Twigs. Limbs. Darla held tight. She had never been a good swimmer. She wasn’t trying to pull Sara down. She was holding on for her life.

  The water changed from a low roar to a deafening scream. The rock field. The jutting granite stones Tessa and Sara had climbed as children. She saw them up ahead, scattered like teeth waiting to rip them in two. Water split around sharp edges. The current turned violent as it hurtled them forward. Thirty feet. Twenty feet. Sara grabbed Darla under her arm and pulled as hard as she could, thrusting her forward. The crack of the woman’s skull against the granite reverberated like a ringing bell. Sara slammed into her. Her shoulder crunched. Her head exploded.

  Sara fought the dizziness that wanted to take over. She tasted blood in her mouth. She wasn’t moving downstream anymore. Her back was pinned to a large crevice in the rock. White water pounded against her chest, making it impossible for her to move. Darla’s hand was trapped between Sara’s back and the granite. Her lifeless body waved like a tattered flag. Her skull was open, river water flooding into the gash. Sara could feel the woman’s hand slipping. There was a violent jerk, then the current whisked her downstream.

  Sara coughed.
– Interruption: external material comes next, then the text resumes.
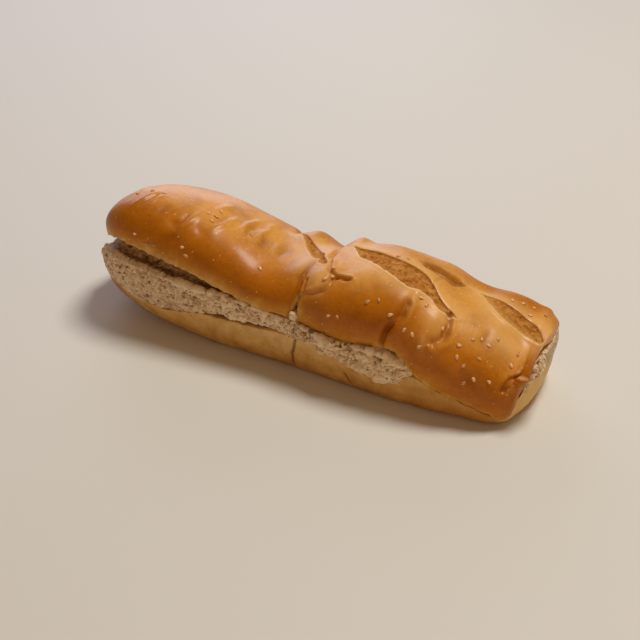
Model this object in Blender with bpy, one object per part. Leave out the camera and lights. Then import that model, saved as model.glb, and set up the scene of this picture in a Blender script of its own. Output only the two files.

Water poured into her open mouth, flooded up her nose. She reached above her head, feeling flat stone. She had to turn around. She had to find a way to climb on top of the rock. Sara bent her knees and braced the soles of her feet against the granite. She tried to push up. Nothing happened. She screamed, trying again and again with the same result. The water was peeling her off the rock. She was sliding, losing her grip. Her head dipped beneath the surface. She struggled to stay up. Every muscle in her body shook from the effort. It was too much. Her shoulder screamed with pain. Her thighs were aching. Her fingers were losing their grip. There was no fighting it. The water was too strong. Her body continued sliding down the rock. Sara took a deep breath, gulping in air just before her head dipped below the surface. The constant sound of the rushing water turned to complete and total silence.

  Sara pressed her lips tightly together. Her hair floated out in front of her. She could see the moon above her, the bright light somehow managing to pierce the water’s edge. The rays were like fingers reaching toward her. She heard something underneath the quiet in her ears. The river had a voice, a gurgling, soothing voice that held a promise that things would be better on the other side. The current was speaking to her, telling her it was okay to let go. Sara realized with some shock that she wanted to. She wanted to just give in, to go to that place where Jeffrey was waiting for her. Not heaven. Not some earthly ideal, but a place of quiet and comfort where the thought of him, the memory of him, did not open like a fresh wound every time she breathed. Every time she walked in the places they walked. Every time she thought of his beautiful eyes, his mouth, his hands.